Taken together, these cases demonstrate that “know your judge” is still critical in defending ADA and FHA serial filer cases. Not only might you get a clear thumbs up or thumbs down, you might also find you have a judge who has adopted a more complex analysis of their own.


¹ The disclaimer is that I can’t say the result will be the same in other cases, and if you read on you will understand why.

² To avoid a very long string of references I’ll refer you first to Acheson Hotels – I had to say something. in which I review the correct (in my view) legal arguments about this issue and ADA Serial Litigation – Will the Supreme Court cut the head off this snake for footnotes with references to even more blogs on this subject.

³ Typical is something of an understatement. Cases of this kind  are essentially identical except for the name of the defendant and the pet plaintiff on whose behalf the lawsuit was filed.

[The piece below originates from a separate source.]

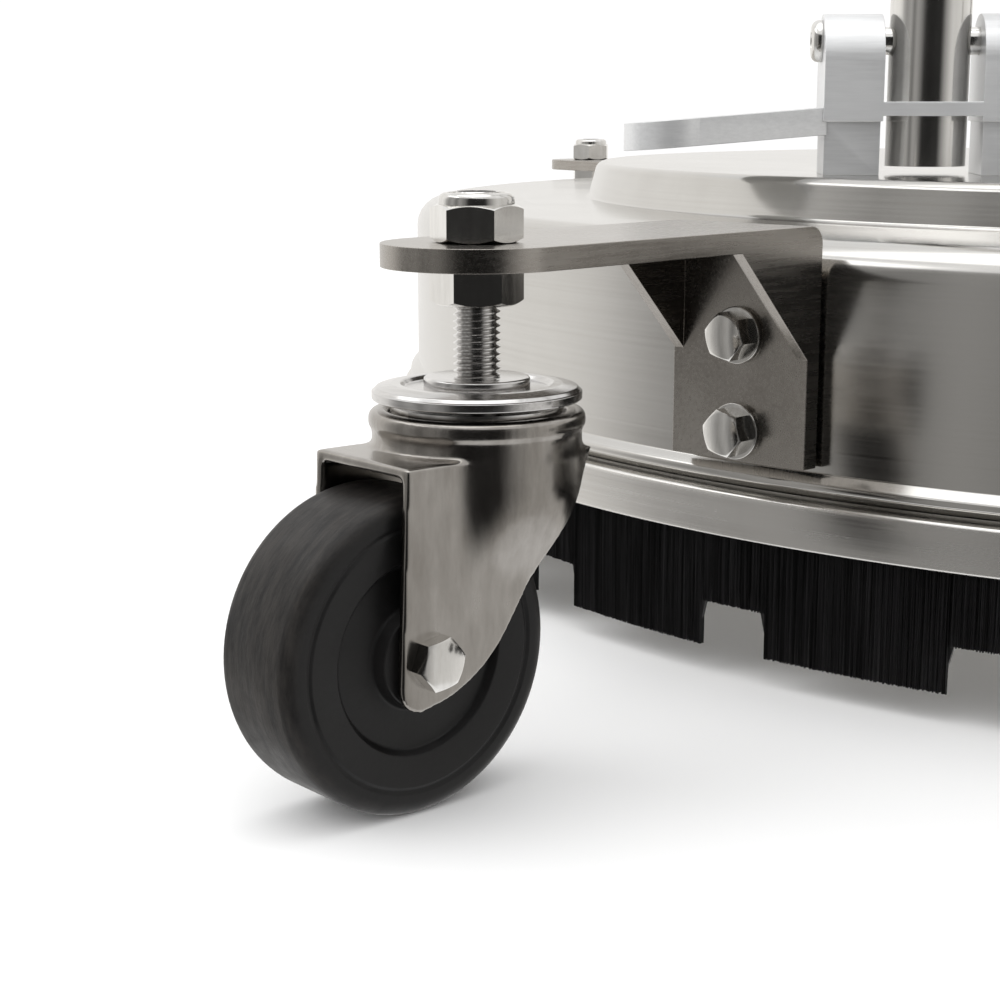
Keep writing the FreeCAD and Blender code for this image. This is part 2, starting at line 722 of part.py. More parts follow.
def swivel_bearing(z):
    """Ball bearing as a race ring pair with the balls' track between."""
    return spun([
        rz(spindle_r + 0.02, z), rz(11.0, z), rz(11.0, z + 1.0), rz(14.5, z + 1.0), rz(14.5, z),
        rz(17.45, z), rz(17.45, z + 11.0), rz(14.5, z + 11.0), rz(14.5, z + 10.0),
        rz(11.0, z + 10.0), rz(11.0, z + 11.0), rz(spindle_r + 0.02, z + 11.0),
    ])


def rotor_spindle():
    shaft = cylinder(spindle_r - 0.03, rz(0, hub_z), rz(0, plateau_z + 24))
    return shaft.cut(cylinder(3.5, rz(0, hub_z - 1), rz(0, plateau_z + 30)))


def rotor_hub():
    """Square block under the spindle, tapped on two sides for the spray tubes."""
    block = Part.makeBox(44, 44, 26, V(-22, -22, hub_z - 13))
    edges = [e for e in block.Edges if abs(e.Vertexes[0].Z - e.Vertexes[1].Z) > 20]
    block = block.makeFillet(5.0, edges)
    block = block.cut(cylinder(spindle_r, rz(0, hub_z), rz(0, hub_z + 30)))
    tubes = cylinder(spray_tube_d / 2, V(-40, 0, hub_z), V(40, 0, hub_z))
    gap = cylinder(spray_tube_d / 2, V(-9, 0, hub_z), V(9, 0, hub_z))
    return block.cut(tubes.cut(gap))


def spray_tube(sign):
    """Spray tube from the hub, bent down at its tip to a hexagonal nozzle socket."""
    corner_x = bar_reach - tip_bend_r
    mid = math.sqrt(0.5)
    start = V(9.3, 0, hub_z)
    corner = V(corner_x, 0, hub_z)
    centre = corner - UP * tip_bend_r
    path = Part.Wire([
        Part.LineSegment(start, corner).toShape(),
        Part.Arc(corner, centre + V(mid, 0, mid) * tip_bend_r,
                 V(bar_reach, 0, centre.z)).toShape(),
    ])
    outer = Part.Wire(Part.makeCircle(spray_tube_d / 2, start, V(1, 0, 0)))
    inner = Part.Wire(Part.makeCircle(spray_tube_d / 2 - 2.0, start, V(1, 0, 0)))
    tube = path.makePipeShell([outer], True, False)
    tube = tube.fuse(hexagon(17.0, 8.0, V(bar_reach, 0, socket_z), UP))
    tube = tube.cut(path.makePipeShell([inner], True, False))
    tube = tube.cut(cylinder(4.9, V(bar_reach, 0, socket_z - 2), V(bar_reach, 0, socket_z + socket_depth)))
    return turned(tube, 0 if sign > 0 else 180)


def nozzle(sign):
    tip = spun([
        rz(0, socket_depth), rz(4.85, socket_depth), rz(4.85, 0), rz(5.6, 0), rz(5.6, -4.5),
        rz(3.4, -7.5), rz(1.2, -7.5), rz(0.6, -5.5), rz(0, -5.5),
    ])
    tip.translate(V(sign * bar_reach, 0, socket_z - 0.05))
    return tip


def save_casters():
    stem = caster_stem()
    fork = caster_fork()
    bolt = axle_bolt()
    nut = axle_nut()
    bush = axle_bush()
    disc = wheel()
    arm = caster_arm()
    for name, angle in casters.items():
        save(name + "_arm", turned(arm, angle))
        save(name + "_stem", at_stem(stem, name))
        save(name + "_fork", at_stem(fork, name))
        save(name + "_axle_bolt", at_stem(bolt, name))
        save(name + "_axle_nut", at_stem(nut, name))
        save(name + "_axle_bush", at_stem(bush, name))
        save(name + "_wheel", at_stem(disc, name))


def save_shared():
    """What the four casters share: fasteners and the fixed races, one node for each kind."""
    angles = list(casters.values())
    save("arm_bolts", [turned(arm_bolt(z), a) for a in angles for z in bolt_z])
    save("arm_washers", [turned(arm_washer(z), a) for a in angles for z in bolt_z])
    save("arm_nuts", [turned(arm_nut(z), a) for a in angles for z in bolt_z])
    save("stem_lock_nuts", [at_stem(stem_lock_nut(), name) for name in casters])
    save("stem_jam_nuts", [at_stem(stem_jam_nut(), name) for name in casters])
    save("swivel_caps", [at_stem(swivel_cap(), name) for name in casters])
    save("ball_races", [at_stem(ball_race(), name) for name in casters])


def save_handle():
    save("handle_mount_left", handle_mount(-1))
    save("handle_mount_right", handle_mount(1))
    save("mount_screws", [mount_screw(x, y) for x, y in mount_screw_places()])
    save("pivot_bolts", [pivot_bolt(-1), pivot_bolt(1)])
    save("handle_fork", handle_fork())
    save("handle_tee", handle_tee())
    save("grip_left", grip(-1))
    save("grip_right", grip(1))
    save("gun_body", gun_body())
    save("gun_trigger", trigger())
    save("feed_pipe", feed_pipe())


def save_swivel():
    save("swivel_body", swivel_body())
    save("swivel_screws", [swivel_screw(place) for place in swivel_screw_places()])
    save("swivel_bearings", [swivel_bearing(plateau_z - 13), swivel_bearing(plateau_z + 3)])
    save("rotor_spindle", rotor_spindle())
    save("rotor_hub", rotor_hub())
    save("spray_tube_left", spray_tube(-1))
    save("spray_tube_right", spray_tube(1))
    save("spray_nozzle_left", nozzle(-1))
    save("spray_nozzle_right", nozzle(1))


os.makedirs("parts", exist_ok=True)
save("deck_band", deck_band())
save("deck_pan", deck_pan())
save("rim_ring", rim_ring())
save("brush_skirt", brush_skirt())
save_shared()
save_casters()
save_handle()
save_swivel()
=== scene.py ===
import json
import math
import random

import bmesh
import bpy
from mathutils import Matrix, Vector


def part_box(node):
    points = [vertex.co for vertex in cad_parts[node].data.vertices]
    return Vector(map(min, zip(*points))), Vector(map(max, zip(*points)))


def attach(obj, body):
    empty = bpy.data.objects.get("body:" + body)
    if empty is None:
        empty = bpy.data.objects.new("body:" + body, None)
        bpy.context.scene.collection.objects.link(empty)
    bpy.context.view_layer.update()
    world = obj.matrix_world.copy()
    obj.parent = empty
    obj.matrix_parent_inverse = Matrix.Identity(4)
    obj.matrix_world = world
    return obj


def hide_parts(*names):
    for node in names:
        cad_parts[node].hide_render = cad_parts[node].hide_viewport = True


# A flat-surface cleaner: a round stainless deck on four swivel casters, with a brush skirt.
# Sizes are millimetres, and MM turns them into the frame's metres. +Z is up, +Y is the push way.

MM = 0.001
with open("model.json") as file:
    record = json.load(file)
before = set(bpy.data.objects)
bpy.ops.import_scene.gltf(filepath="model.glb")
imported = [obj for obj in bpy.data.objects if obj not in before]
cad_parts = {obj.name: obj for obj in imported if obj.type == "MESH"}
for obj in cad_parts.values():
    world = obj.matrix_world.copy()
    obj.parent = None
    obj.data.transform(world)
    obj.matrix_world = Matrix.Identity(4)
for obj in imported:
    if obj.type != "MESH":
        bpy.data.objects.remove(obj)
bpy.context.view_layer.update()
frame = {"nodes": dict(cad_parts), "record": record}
nodes = frame["nodes"]
record = frame["record"]
slot_of = {entry["node"]: entry["material_slot"] for entry in record["subparts"]}
corners = ("rear_left", "rear_right", "front_left", "front_right")
chance = random.Random(7)


def centre(node):
    low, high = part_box(node)
    return (low + high) / 2


def top(node):
    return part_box(node)[1].z / MM


def bottom(node):
    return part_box(node)[0].z / MM


# ---------------------------------------------------------------- materials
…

(4) See my blog at A short sharp shock.

(5) Although Judge Starr did not treat other district court cases as binding, He did look closely at the decision in Bowman v. Wildwood of Lubbock, LLC, No. 5:19-CV-164-H, 2020 WL 10458628, at *5 (N.D. Tex., Oct. 23, 2020). In that case the finding that Bowman adequately pled standing rested in part on Bowman’s use of a wheelchair and allegations that as a wheelchair user he could not even enter some parts of the apartments he visited. Bowman is now able to walk on artificial limbs and apparently does not use a wheelchair when he visits the apartments he sues. That means that while a mailbox or a thermostat might not be accessible to a person in a wheelchair they could still be accessible to him.